Yup, been bitten by that one too. Back in '78 I took over a supposedly
complete digital clock design for supply to Ford. But they reported
that
"Your clock is dead the second time we turn it on." A drive to their
proving grounds, where the prototype XD Falcons were being put through
their paces, and some probing with a storage scope, showed a -1 kV
transient on the accessories line on ignition switch-off, due to a 
couple of relay coils. That led to:

Q: "What's wrong with your flyback diodes?"
A: "What are flyback diodes?"

We drove back to Melbourne from out near Geelong, my boss and his went
home, and I sat in the design lab with the instruction "Fix it, but
it's
not allowed to cost anything. The product price is fixed by contract."

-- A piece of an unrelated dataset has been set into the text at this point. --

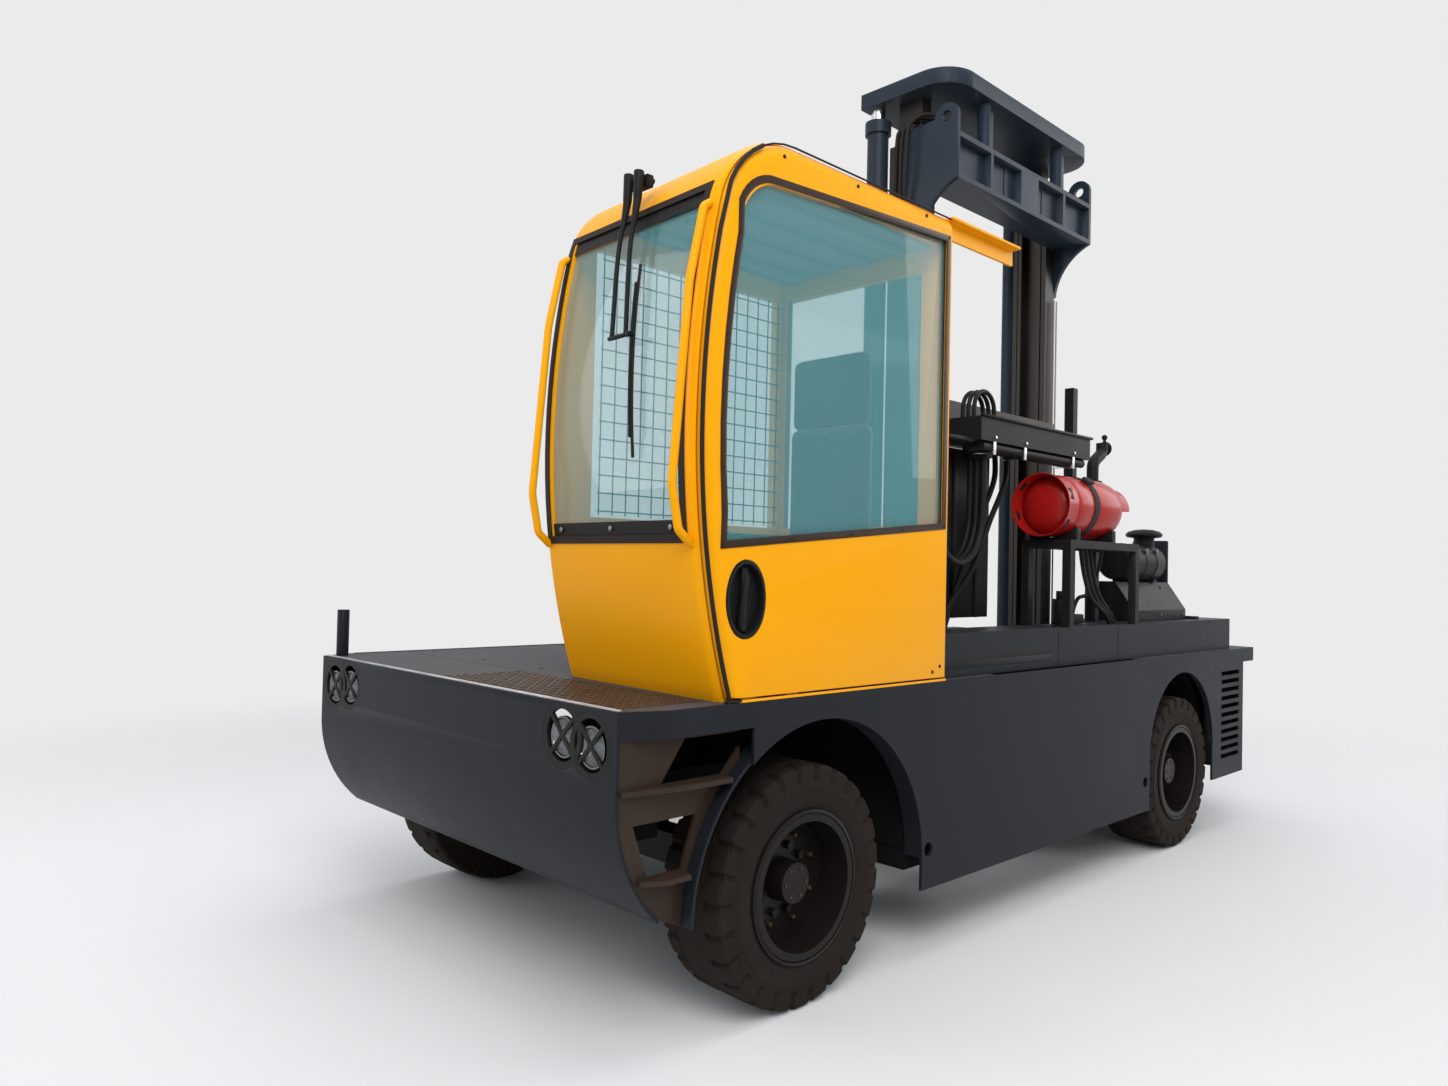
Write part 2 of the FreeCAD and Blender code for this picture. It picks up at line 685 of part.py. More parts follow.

It took a couple of hours, but the data book's logic family
characteristics section revealed that if I limited the current of the
input overvoltage to a few mA, then the parasitic SCR wouldn't latch.
The 220 kOhm resistor I added on the CMOS input did cost a cent at the
time, but they allowed me that. My recollection is that we just sent
the
new prototypes, and waited for confirmation that our clocks were now
automotive compatible.

What boggles my mind is that on that day, the scope trace was recorded
with a polaroid camera bolted over the high persistence CRT screen.
Now
we don't have CRTs or film cameras, EVs drive themselves, and fossil
fuelled cars are set to not be mass manufactured by the end of the
decade at the latest - due to having been more expensive to own for
more
than half the decade. (Well, from now, if you can get delivery of an
Xpeng 5 or BYD Dolphin or ...) OK, it doesn't help when VW takes 30
hrs
to build a car, while Tesla does it in 10, for a projected
fully-on-line
output of 10,000 cars per week from the Grünheide factory alone. VW
is
already planning 30,000 layoffs in order to avoid bankruptcy as they
hand over European #1 carmaker title to Tesla, and try to avoid doing
a
Kodak. Just wait till the Texas factory arcs up.